DIRECTIONS: Please repeat the records below exactly, from the first line through the line containing "player faces -Y.", and nothing more.

TASK MATERIAL:

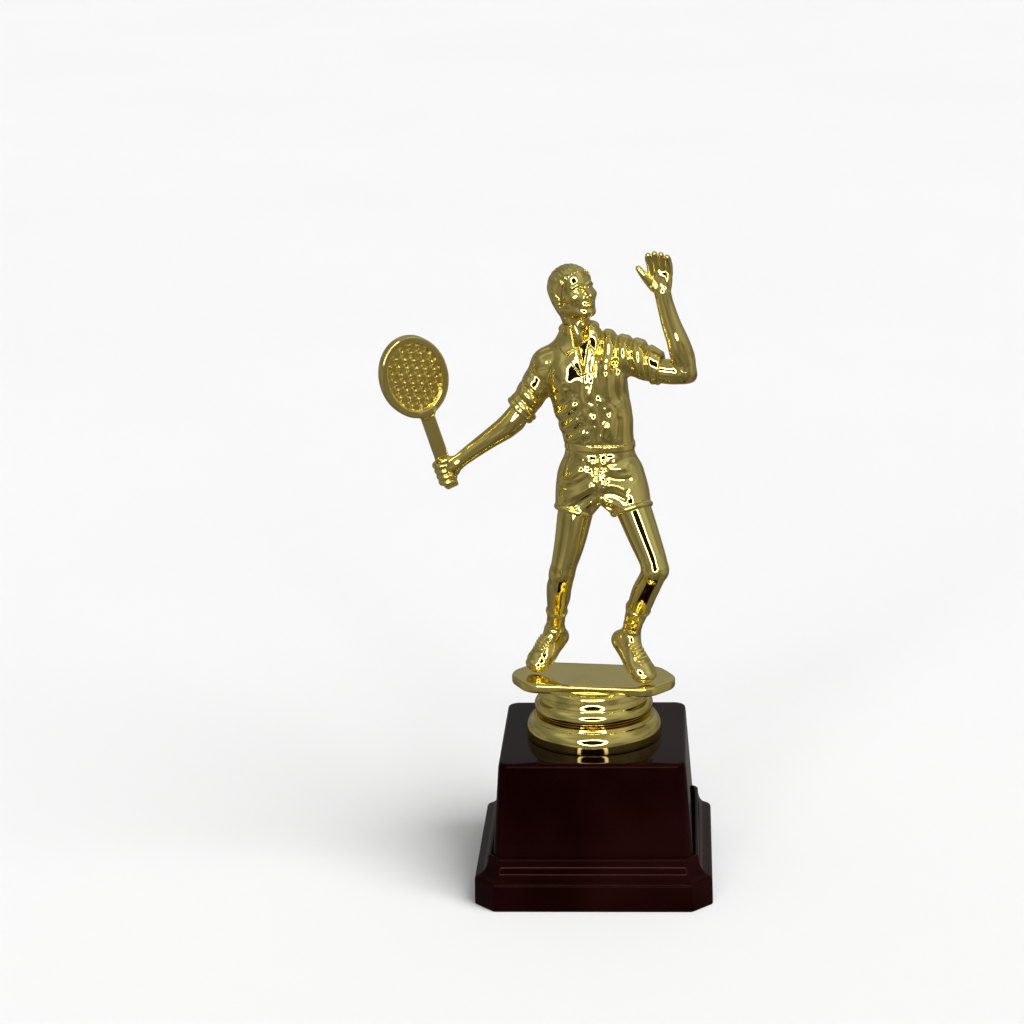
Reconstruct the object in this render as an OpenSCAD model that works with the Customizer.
// Figure trophy: a plated tennis player on a platform and two rings, clamped by one
// threaded rod to a hollow, weighted plastic plinth: a block that stands in a moulded skirt.
// The origin is the middle of the plinth's foot. +Z is up and the player faces -Y.

/* [Plinth] */
// Width of the plinth across its flats at the foot
plinth_w = 75; // [66:1:90]
// Height of the plinth
plinth_h = 46; // [42:1:60]
// Height of the skirt round the block's foot
skirt_top = 16; // [14:0.5:18]
// Thickness of the block's moulded walls
wall = 2.6; // [2:0.1:3.2]
// Corner chamfer of the skirt, measured along each side
skirt_chamfer = 6.4; // [4:0.2:9]
// How far the block's walls lean in over its height
block_lean = 2.1; // [1:0.1:3]

/* [Rings and platform] */
// Radius of the lower ring
riser_r = 21.6; // [20:0.2:24]
// Height of the lower ring
riser_h = 7.5; // [7:0.5:9]
// Radius of the upper ring
boss_r = 18.9; // [18:0.1:19.5]
// Length of the player's platform
platform_l = 52.4; // [48:0.2:58]
// Depth of the player's platform
platform_d = 23.2; // [21:0.2:27]
// Thickness of the player's platform
platform_t = 3; // [2.8:0.1:3.6]

/* [Figure] */
// Turn of the player on the rod, seen from above
figure_turn = -7; // [-20:1:20]
// Size of the player against its normal size
figure_size = 1; // [0.9:0.05:1.1]
// Flats on each rounded form of the player
figure_facets = 20; // [16:4:24]

/* [Fixing] */
// Diameter of the threaded rod
rod_d = 6; // [5:0.5:6]
// Width across the flats of the hexagon nuts
nut_flats = 10; // [9:0.5:11]
// Height of the hexagon nuts
nut_h = 5; // [4:0.5:5]

/* [Hidden] */

burgundy = "#4a0c10";
gold = "#c9ad4e";
steel = "#b8bcc0";

// Free space between a moulded spigot and its socket
fit = 0.08;
round_fn = 64;

// Plinth: the block's foot has a flange that sits under the skirt's shoulder
skirt_wall_h = 10;
lip_r = 1;
lip_z = skirt_top - lip_r;
block_foot = plinth_w / 2 - 6.1;
block_top = block_foot - block_lean;
block_corner = 3;
block_gap = 0.25;
shoulder_z = 8;
flange_t = 2.4;
top_bevel = 0.8;
felt_t = 1.2;
cover_t = 2;
ledge_z = felt_t + cover_t;
recess_half = plinth_w / 2 - 2.1;
shoulder_half = recess_half - 0.6;
top_wall = 3;
rod_hole_r = rod_d / 2 + 0.3;
tube_r = 6;
tube_foot = plinth_h - 20;
rib_h = 12;
rib_t = 1.6;

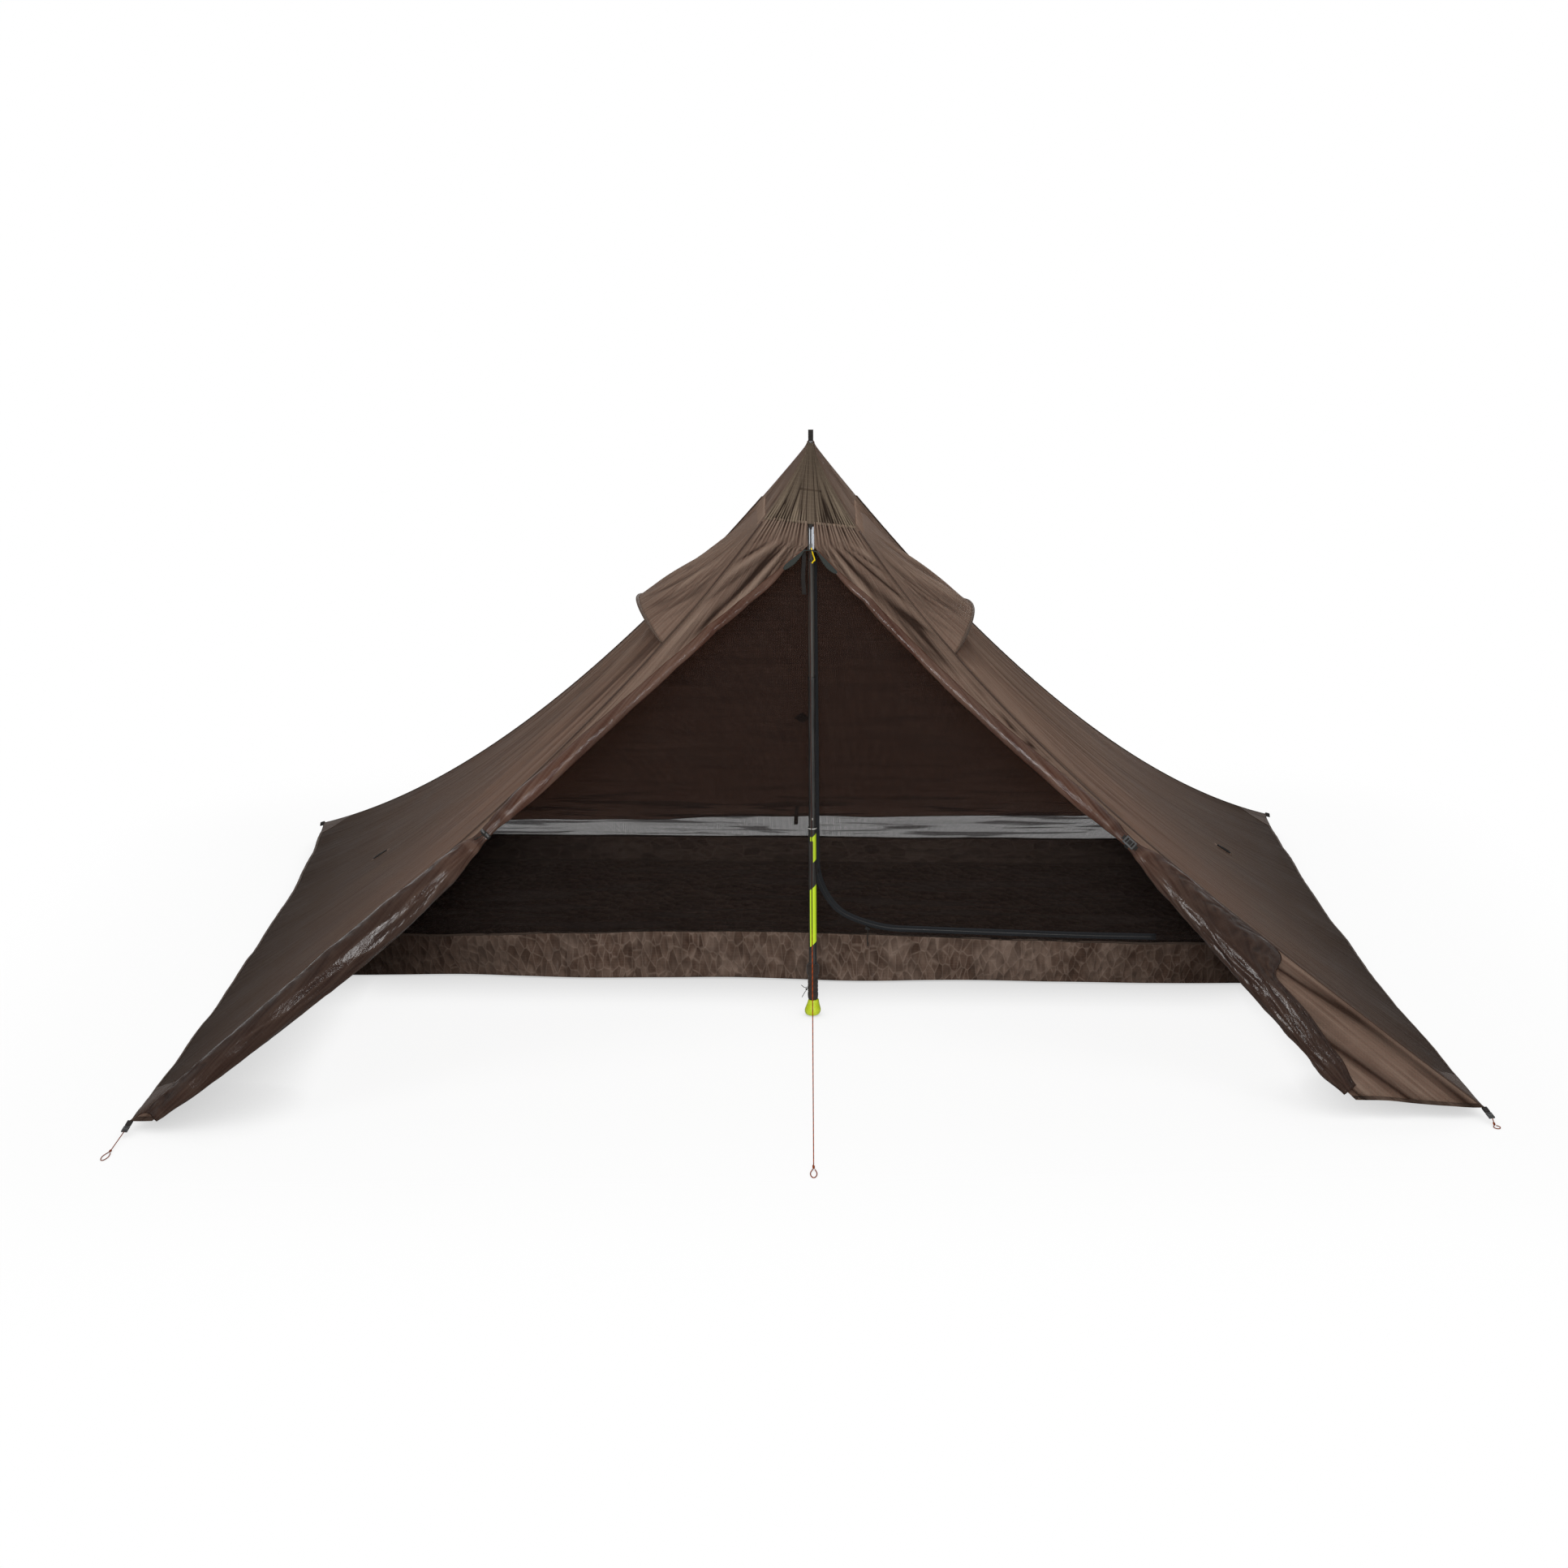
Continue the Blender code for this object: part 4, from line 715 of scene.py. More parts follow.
# Folds of the cloth: slack between the hips, streaks that fan out under the hoods, folds drawn from the zip
# head across the front, gathers under the crown and bunched cloth above the ties
folds = {"slack": 0.0080, "streaks": 0.0066, "fine": 0.0008, "drawn": 0.0078, "gathers": 0.0022,
         "gatherWidth": 0.0065, "hemWave": 0.004, "crumple": 0.0085, "bands": 0.0065, "hemRise": 0.016,
         "seeds": {"front": 3.1, "left": 11.7, "right": 23.3, "back": 37.9},
         "marks": {"front": 1.0, "left": 0.55, "right": 0.55, "back": 0.15}}


def foldHeight(panel, down, across):
    seed = folds["seeds"][panel]
    fan = across * panelWidth(panel, 1.0)
    width = panelWidth(panel, down)
    calm = smooth(min(across, 1 - across) * width / 0.050)
    slack = bumps(fan * 2.4, down * 2.2, seed) * folds["slack"] * sqrt(down)
    under = smooth((down - 0.10) / 0.12) * (1 - smooth((down - 0.30) / 0.45))
    under *= 0.35 if panel == "front" else 1.0
    streak = furrow(fan * 7.5, down * 2.2, seed + 5)
    thin = furrow(fan * 21, down * 3.5, seed + 9)
    height = slack + (streak + 0.35 * thin) * folds["streaks"] * under
    mark = (dark(streak) + 0.5 * dark(thin)) * under * folds["marks"][panel]
    height += bumps(fan * 34, down * 3.0, seed + 2) * folds["fine"]
    height += bumps(fan * 6.5, 2.0, seed + 2) * folds["hemWave"] * smooth((down - 0.75) / 0.25)
    if panel == "front":
        calm = smooth(min(across, 1 - across) * width / 0.025) * smooth(abs(across - 0.5) * width / 0.030)
        angle = atan2(abs(across - 0.5) * width, max(down - 0.066, 0.0) * clothDown)
        drawn = furrow(angle * 9.5, down * 4, seed + (0 if across > 0.5 else 6))
        near = smooth((down - fly["crownEnd"] - 0.006) / 0.030) * (1 - smooth((down - 0.15) / 0.17))
        height += drawn * folds["drawn"] * near
        mark += dark(drawn) * near
        # Bunched cloth above the ties, most of it on the right
        middle, share = (0.36, 1.0) if across > 0.5 else (0.42, 0.45)
        where = max(0.0, 1 - abs(down - middle) / 0.10) * share
        bunch = furrow(fan * 13, down * 30, seed + 7)
        height += folds["crumple"] * where * bunch
        mark += where * dark(bunch)
        # Long bands beside the hip, from the tie down to the corner
        low = smooth((down - 0.50) / 0.12)
        reach = (1 - across if across > 0.5 else across) * width
        band = furrow(reach * (19 - 4 * down), down * 2.4 + reach * 6, seed + 4)
        height += folds["bands"] * low * band
        mark += 0.6 * low * dark(band)
        # The spread piece on the right lies out of the light
        if across > 0.5:
            mark += 0.30 * smooth((down - 0.60) / 0.15)
    near = min(1.0, max(0.0, 1 - (down - fly["crownEnd"]) / 0.045)) ** 2 * smooth(calm * 3)
    gathers = sin(2 * pi * fan * 0.075 / folds["gatherWidth"] + 3 * bumps(fan * 9, 0.0, seed))
    # The second value is painted shade: dark in the creases, below zero a painted highlight on the crests,
    # weighed panel by panel by the marks
    return calm * height + gathers * folds["gathers"] * near, calm * mark - gathers * near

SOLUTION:
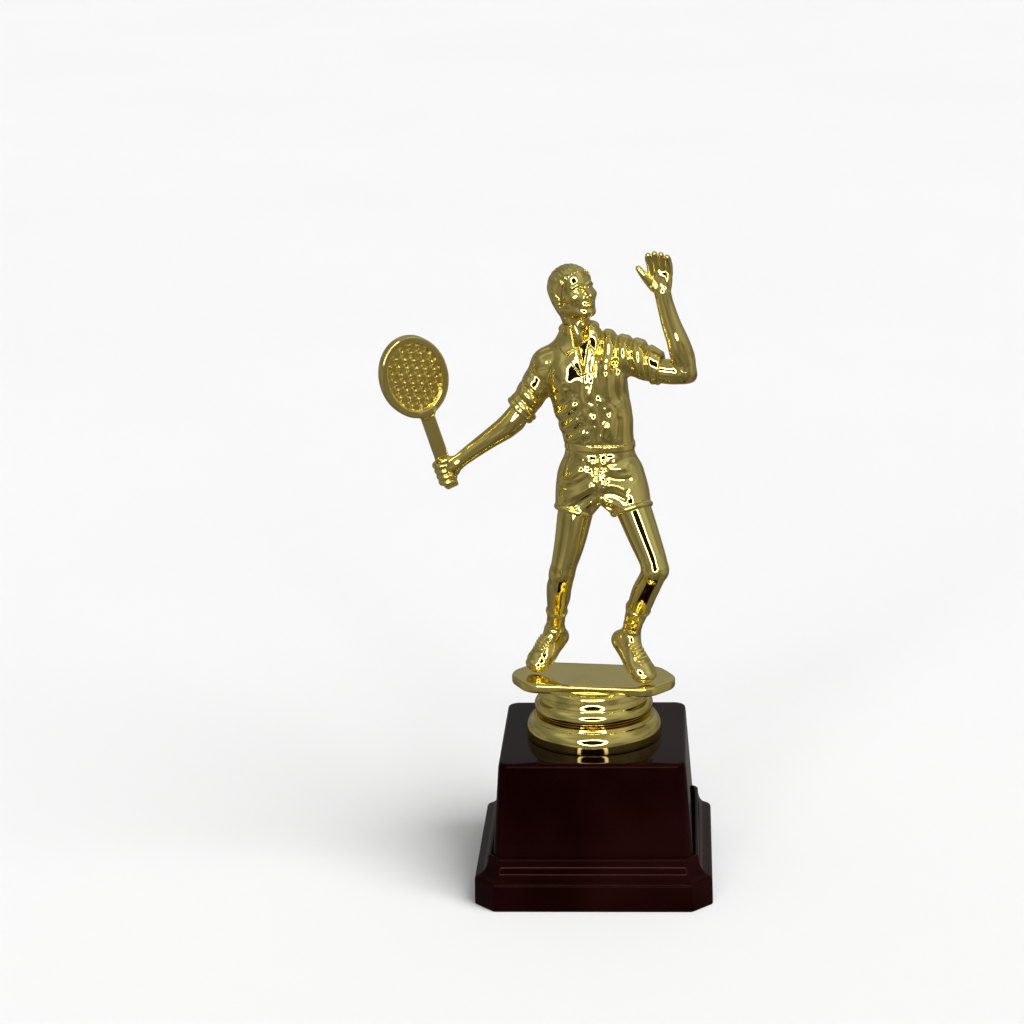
Reconstruct the object in this render as an OpenSCAD model that works with the Customizer.
// Figure trophy: a plated tennis player on a platform and two rings, clamped by one
// threaded rod to a hollow, weighted plastic plinth: a block that stands in a moulded skirt.
// The origin is the middle of the plinth's foot. +Z is up and the player faces -Y.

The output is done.